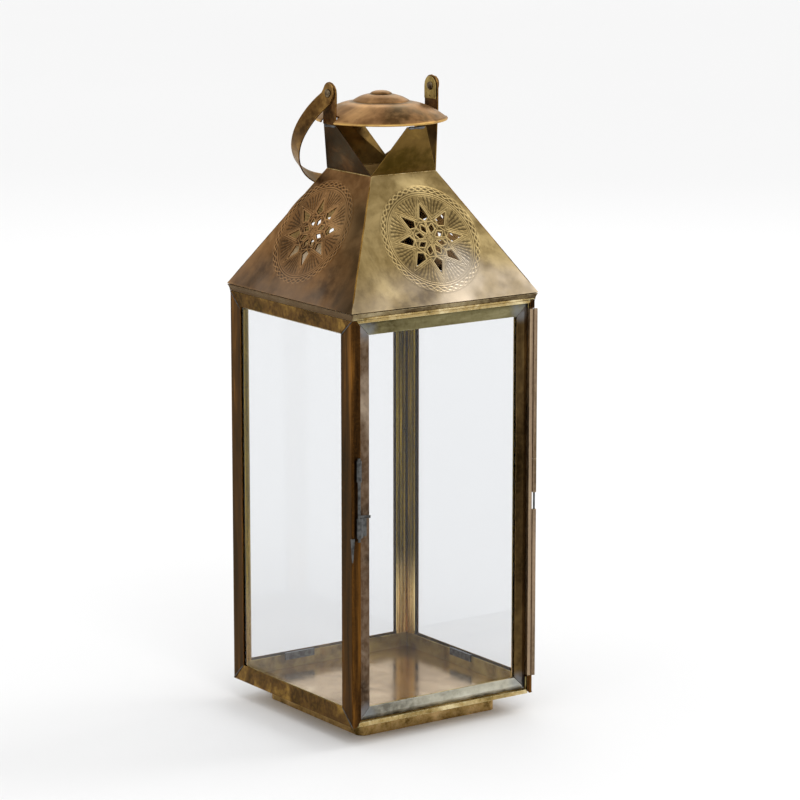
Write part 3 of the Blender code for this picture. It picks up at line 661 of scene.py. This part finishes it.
def strap_mesh():
    """Handle: a flat strap with rolled edges, bent to a ring and folded flat at both ears."""
    turn = Matrix.Rotation(-STRAP_HANG, 3, "X")
    loops = []
    for x, out, angle, half in strap_path():
        normal = Vector((math.sin(angle), -math.cos(angle), 0))
        beaten = abs(out) > 10 * MM
        loop = []
        for across, depth in STRAP_SECTION:
            place = Vector((x, out, across * half)) + normal * depth * STRAP_THICK
            place += normal * wobble(place, 60, 0.25 * MM) * beaten
            loop.append(turn @ place + Vector((0, 0, PIVOT_Z)))
        loops.append(loop)
    return skin(loops)


def rivet_mesh():
    """Hand-headed rivet: low irregular domes on both ends of a shank, drawn for the front."""
    low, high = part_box("handle_rivet_right")
    outer, inner = -high.x, -low.x
    head = 0.5 * (high.y - low.y)
    head_height, shank = 1.05 * MM, 1.6 * MM
    dome = [(0.04, 0.0), (0.45, 0.10), (0.8, 0.38), (0.97, 0.72), (1.0, 1.0)]
    stations = [(outer + depth * MM, share * head) for share, depth in dome]
    stations += [(outer + head_height, shank), (inner - head_height, shank)]
    stations += [(inner - depth * MM, share * head) for share, depth in reversed(dome)]
    loops = []
    for y, r in stations:
        loop = []
        for i in range(32):
            a = 2 * math.pi * i / 32
            uneven = 1 + 0.06 * math.sin(3 * a + 1) * (r > 2 * MM)
            reach = r * uneven * 0.95
            loop.append((reach * math.cos(a), y, PIVOT_Z + reach * math.sin(a)))
        loops.append(loop)
    return skin(loops)


def add_top(looks):
    add_piece("spun_cap", cap_mesh(), looks["cap"], replaces=["cap"], sharp=60)
    add_piece("carrying_strap", strap_mesh(), looks["strap"], body="handle",
              replaces=["handle_strap"], sharp=50)
    rivet = rivet_mesh()
    for side in ("left", "right"):
        add_piece(f"rivet_{side}", turned(rivet, SIDE_TURN[side]), looks["rivet"],
                  replaces=[f"handle_rivet_{side}"])


# ---------------------------------------------------------------- seams and solder

def bead_mesh(start, end, radius, seed, uneven=0.12):
    """Uneven bead of metal run along a joint, thinner towards its ends."""
    sides, spacing = 10, 1.5 * MM
    start, end = Vector(start), Vector(end)
    along = end - start
    turn = along.to_track_quat("Z", "Y").to_matrix()
    steps = max(6, int(along.length / spacing))
    rings = []
    for i in range(steps + 1):
        t = i / steps
        taper = min(1.0, 8 * t + 0.25, 8 * (1 - t) + 0.25)
        middle = start + along * t
        size = radius * taper * (1 + uneven * noise.noise(Vector((seed, i * 0.35, 0))))
        loop = []
        for k in range(sides):
            a = 2 * math.pi * k / sides
            loop.append(middle + turn @ Vector((size * math.cos(a), size * math.sin(a), 0)))
        rings.append(loop)
    return skin(rings)


def add_mitre_seams(looks):
    """Thin lines of dark solder along the mitres between rails and posts."""
    post_low, post_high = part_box("post_back_left")
    inner = HALF - (post_high.x - post_low.x)
    outer = HALF - 0.5 * MM
    for side in ("left", "back", "right"):
        place = Matrix.Rotation(math.radians(SIDE_TURN[side]), 3, "Z")
        for level in ("bottom", "top"):
            low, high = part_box(f"{level}_rail_{side}")
            far, near = (low.z, high.z) if level == "bottom" else (high.z, low.z)
            for end, sign in (("a", -1), ("b", 1)):
                start = place @ Vector((sign * inner, -HALF, near))
                stop = place @ Vector((sign * outer, -HALF, far))
                seam = bead_mesh(start, stop, 0.45 * MM, SIDE_TURN[side] + sign + near, 0.5)
                add_piece(f"mitre_{level}_{side}_{end}", seam, looks["wire"])


def add_eave_lip(looks):
    """Rolled lip along the bottom of the front fascia."""
    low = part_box("eave_band")[0].z
    ends = [(sign * (HALF - 1.5 * MM), -HALF - 0.1 * MM, low + 0.7 * MM) for sign in (-1, 1)]
    add_piece("eave_lip", bead_mesh(*ends, 0.9 * MM, 3, 0.08), looks["lip"])


def add_seams(looks):
    """Hips of the roof, the fold at the neck's foot, and the solder under the cap."""
    neck_out = EAVE_OUT - SLOPE_LENGTH * math.cos(SLOPE)
    neck_z = ROOF_HIGH.z
    eave_at, neck_at = EAVE_OUT - 0.9 * MM, neck_out - 0.3 * MM
    for i, (sx, sy) in enumerate(((-1, -1), (1, -1), (1, 1), (-1, 1))):
        low = (sx * eave_at, sy * eave_at, EAVE_Z + 0.6 * MM)
        high = (sx * neck_at, sy * neck_at, neck_z - 0.4 * MM)
        hip = bead_mesh(low, high, 0.6 * MM, i)
        add_piece(f"hip_seam_{i}", hip, looks["seam"])
    fold_half, fold_y, fold_z = neck_out - 0.8 * MM, -neck_out - 0.1 * MM, neck_z + 0.15 * MM
    tip_half, tip_y, tip_z = 0.09 * HALF, NECK_LOW.y + 0.1 * MM, NECK_HIGH.z - 0.9 * MM
    for side, turn in SIDE_TURN.items():
        place = Matrix.Rotation(math.radians(turn), 3, "Z")
        ends = [place @ Vector((sign * fold_half, fold_y, fold_z)) for sign in (-1, 1)]
        fold = bead_mesh(*ends, 0.5 * MM, 9 + turn)
        add_piece(f"neck_fold_{side}", fold, looks["bright"])
        ends = [place @ Vector((sign * tip_half, tip_y, tip_z)) for sign in (-1, 1)]
        drop = bead_mesh(*ends, 1.1 * MM, 20 + turn, 0.5)
        add_piece(f"neck_solder_{side}", drop, looks["solder"])


def ridged_angle_mesh(corner):
    """Angle inside a post, with small ribs run along both of its flanges."""
    low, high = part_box(f"inner_angle_{corner}")
    sx, sy = (-1 if "left" in corner else 1), (-1 if "front" in corner else 1)
    width_x, width_y = high.x - low.x, high.y - low.y
    outer_x, outer_y = (high.x if sx > 0 else low.x), (high.y if sy > 0 else low.y)
    ribs = 3                             # on each flange
    rib = 0.55 * MM
    steps = 36
    inner = []
    for i in range(steps + 1):
        t = 1 - i / steps
        depth = SHEET + rib * abs(math.sin(ribs * math.pi * t)) * min(1.0, 12 * (1 - t) + 0.2)
        inner.append((SHEET + t * (width_x - SHEET), depth))
    inner += [(y, x) for x, y in reversed(inner[:-1])]
    ring = [*inner, (0.0, width_y), (0.0, 0.0), (width_x, 0.0)]
    ring = [(outer_x - sx * a, outer_y - sy * b) for a, b in ring]
    return skin([[(x, y, z) for x, y in ring] for z in (low.z, high.z)])


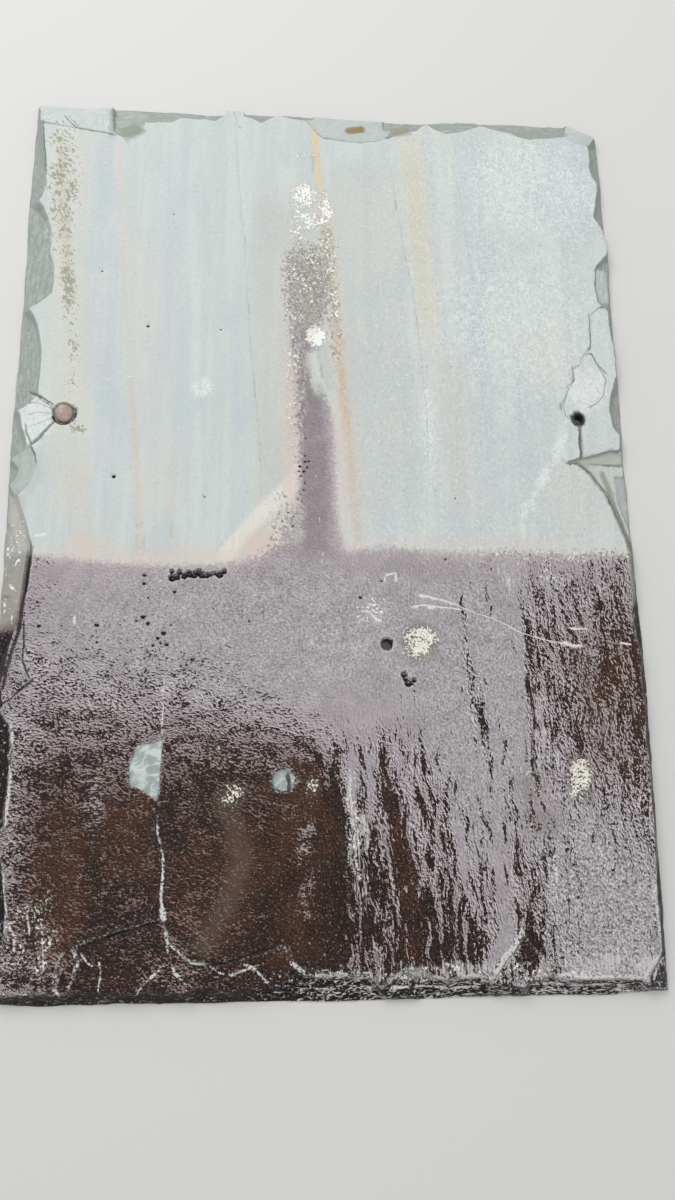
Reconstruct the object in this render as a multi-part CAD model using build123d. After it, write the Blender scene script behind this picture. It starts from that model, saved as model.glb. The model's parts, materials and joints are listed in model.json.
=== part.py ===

| WHAT NEEDS TO BE DONE |
Your task is to output all of the data above word for word.

| FINAL RESULT |
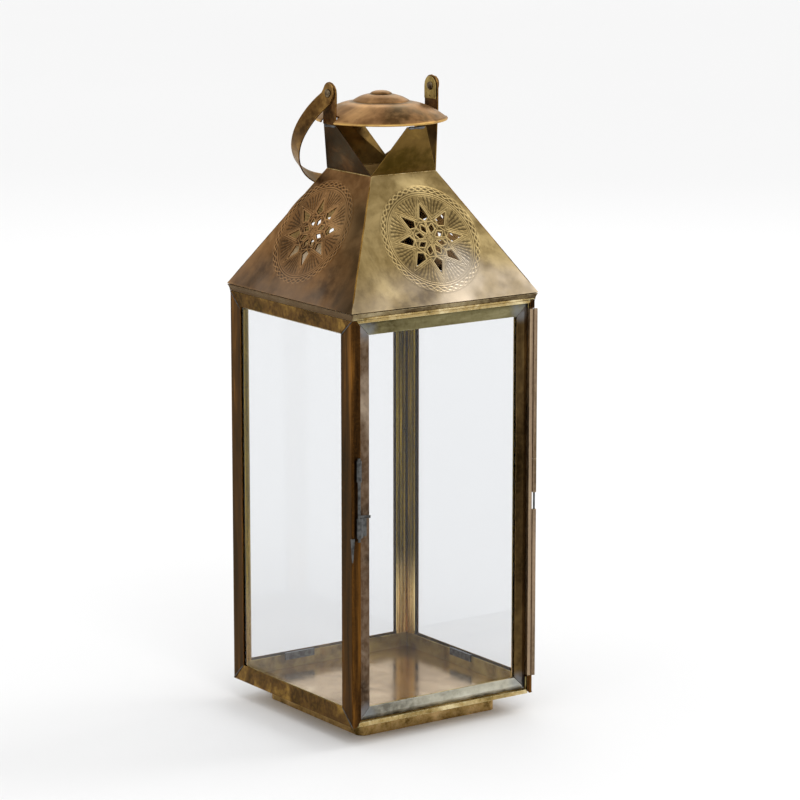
Write part 3 of the Blender code for this picture. It picks up at line 661 of scene.py. This part finishes it.
def strap_mesh():
    """Handle: a flat strap with rolled edges, bent to a ring and folded flat at both ears."""
    turn = Matrix.Rotation(-STRAP_HANG, 3, "X")
    loops = []
    for x, out, angle, half in strap_path():
        normal = Vector((math.sin(angle), -math.cos(angle), 0))
        beaten = abs(out) > 10 * MM
        loop = []
        for across, depth in STRAP_SECTION:
            place = Vector((x, out, across * half)) + normal * depth * STRAP_THICK
            place += normal * wobble(place, 60, 0.25 * MM) * beaten
            loop.append(turn @ place + Vector((0, 0, PIVOT_Z)))
        loops.append(loop)
    return skin(loops)


def rivet_mesh():
    """Hand-headed rivet: low irregular domes on both ends of a shank, drawn for the front."""
    low, high = part_box("handle_rivet_right")
    outer, inner = -high.x, -low.x
    head = 0.5 * (high.y - low.y)
    head_height, shank = 1.05 * MM, 1.6 * MM
    dome = [(0.04, 0.0), (0.45, 0.10), (0.8, 0.38), (0.97, 0.72), (1.0, 1.0)]
    stations = [(outer + depth * MM, share * head) for share, depth in dome]
    stations += [(outer + head_height, shank), (inner - head_height, shank)]
    stations += [(inner - depth * MM, share * head) for share, depth in reversed(dome)]
    loops = []
    for y, r in stations:
        loop = []
        for i in range(32):
            a = 2 * math.pi * i / 32
            uneven = 1 + 0.06 * math.sin(3 * a + 1) * (r > 2 * MM)
            reach = r * uneven * 0.95
            loop.append((reach * math.cos(a), y, PIVOT_Z + reach * math.sin(a)))
        loops.append(loop)
    return skin(loops)


def add_top(looks):
    add_piece("spun_cap", cap_mesh(), looks["cap"], replaces=["cap"], sharp=60)
    add_piece("carrying_strap", strap_mesh(), looks["strap"], body="handle",
              replaces=["handle_strap"], sharp=50)
    rivet = rivet_mesh()
    for side in ("left", "right"):
        add_piece(f"rivet_{side}", turned(rivet, SIDE_TURN[side]), looks["rivet"],
                  replaces=[f"handle_rivet_{side}"])


# ---------------------------------------------------------------- seams and solder

def bead_mesh(start, end, radius, seed, uneven=0.12):
    """Uneven bead of metal run along a joint, thinner towards its ends."""
    sides, spacing = 10, 1.5 * MM
    start, end = Vector(start), Vector(end)
    along = end - start
    turn = along.to_track_quat("Z", "Y").to_matrix()
    steps = max(6, int(along.length / spacing))
    rings = []
    for i in range(steps + 1):
        t = i / steps
        taper = min(1.0, 8 * t + 0.25, 8 * (1 - t) + 0.25)
        middle = start + along * t
        size = radius * taper * (1 + uneven * noise.noise(Vector((seed, i * 0.35, 0))))
        loop = []
        for k in range(sides):
            a = 2 * math.pi * k / sides
            loop.append(middle + turn @ Vector((size * math.cos(a), size * math.sin(a), 0)))
        rings.append(loop)
    return skin(rings)


def add_mitre_seams(looks):
    """Thin lines of dark solder along the mitres between rails and posts."""
    post_low, post_high = part_box("post_back_left")
    inner = HALF - (post_high.x - post_low.x)
    outer = HALF - 0.5 * MM
    for side in ("left", "back", "right"):
        place = Matrix.Rotation(math.radians(SIDE_TURN[side]), 3, "Z")
        for level in ("bottom", "top"):
            low, high = part_box(f"{level}_rail_{side}")
            far, near = (low.z, high.z) if level == "bottom" else (high.z, low.z)
            for end, sign in (("a", -1), ("b", 1)):
                start = place @ Vector((sign * inner, -HALF, near))
                stop = place @ Vector((sign * outer, -HALF, far))
                seam = bead_mesh(start, stop, 0.45 * MM, SIDE_TURN[side] + sign + near, 0.5)
                add_piece(f"mitre_{level}_{side}_{end}", seam, looks["wire"])


def add_eave_lip(looks):
    """Rolled lip along the bottom of the front fascia."""
    low = part_box("eave_band")[0].z
    ends = [(sign * (HALF - 1.5 * MM), -HALF - 0.1 * MM, low + 0.7 * MM) for sign in (-1, 1)]
    add_piece("eave_lip", bead_mesh(*ends, 0.9 * MM, 3, 0.08), looks["lip"])


def add_seams(looks):
    """Hips of the roof, the fold at the neck's foot, and the solder under the cap."""
    neck_out = EAVE_OUT - SLOPE_LENGTH * math.cos(SLOPE)
    neck_z = ROOF_HIGH.z
    eave_at, neck_at = EAVE_OUT - 0.9 * MM, neck_out - 0.3 * MM
    for i, (sx, sy) in enumerate(((-1, -1), (1, -1), (1, 1), (-1, 1))):
        low = (sx * eave_at, sy * eave_at, EAVE_Z + 0.6 * MM)
        high = (sx * neck_at, sy * neck_at, neck_z - 0.4 * MM)
        hip = bead_mesh(low, high, 0.6 * MM, i)
        add_piece(f"hip_seam_{i}", hip, looks["seam"])
    fold_half, fold_y, fold_z = neck_out - 0.8 * MM, -neck_out - 0.1 * MM, neck_z + 0.15 * MM
    tip_half, tip_y, tip_z = 0.09 * HALF, NECK_LOW.y + 0.1 * MM, NECK_HIGH.z - 0.9 * MM
    for side, turn in SIDE_TURN.items():
        place = Matrix.Rotation(math.radians(turn), 3, "Z")
        ends = [place @ Vector((sign * fold_half, fold_y, fold_z)) for sign in (-1, 1)]
        fold = bead_mesh(*ends, 0.5 * MM, 9 + turn)
        add_piece(f"neck_fold_{side}", fold, looks["bright"])
        ends = [place @ Vector((sign * tip_half, tip_y, tip_z)) for sign in (-1, 1)]
        drop = bead_mesh(*ends, 1.1 * MM, 20 + turn, 0.5)
        add_piece(f"neck_solder_{side}", drop, looks["solder"])


def ridged_angle_mesh(corner):
    """Angle inside a post, with small ribs run along both of its flanges."""
    low, high = part_box(f"inner_angle_{corner}")
    sx, sy = (-1 if "left" in corner else 1), (-1 if "front" in corner else 1)
    width_x, width_y = high.x - low.x, high.y - low.y
    outer_x, outer_y = (high.x if sx > 0 else low.x), (high.y if sy > 0 else low.y)
    ribs = 3                             # on each flange
    rib = 0.55 * MM
    steps = 36
    inner = []
    for i in range(steps + 1):
        t = 1 - i / steps
        depth = SHEET + rib * abs(math.sin(ribs * math.pi * t)) * min(1.0, 12 * (1 - t) + 0.2)
        inner.append((SHEET + t * (width_x - SHEET), depth))
    inner += [(y, x) for x, y in reversed(inner[:-1])]
    ring = [*inner, (0.0, width_y), (0.0, 0.0), (width_x, 0.0)]
    ring = [(outer_x - sx * a, outer_y - sy * b) for a, b in ring]
    return skin([[(x, y, z) for x, y in ring] for z in (low.z, high.z)])


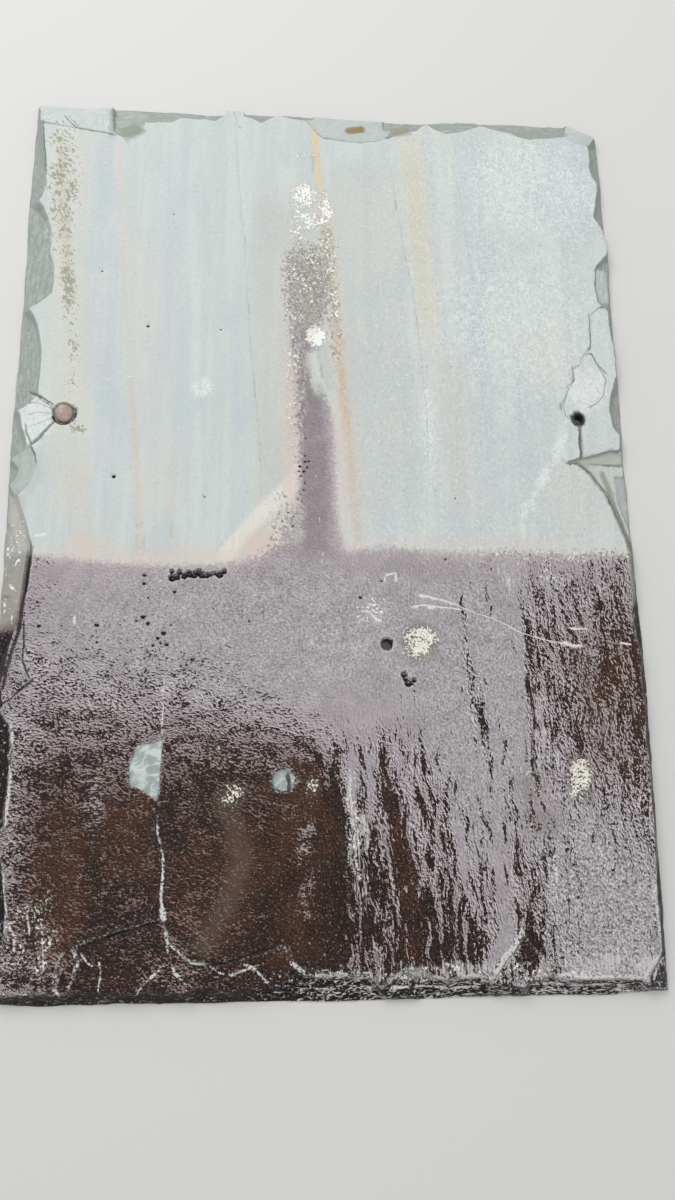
Reconstruct the object in this render as a multi-part CAD model using build123d. After it, write the Blender scene script behind this picture. It starts from that model, saved as model.glb. The model's parts, materials and joints are listed in model.json.
=== part.py ===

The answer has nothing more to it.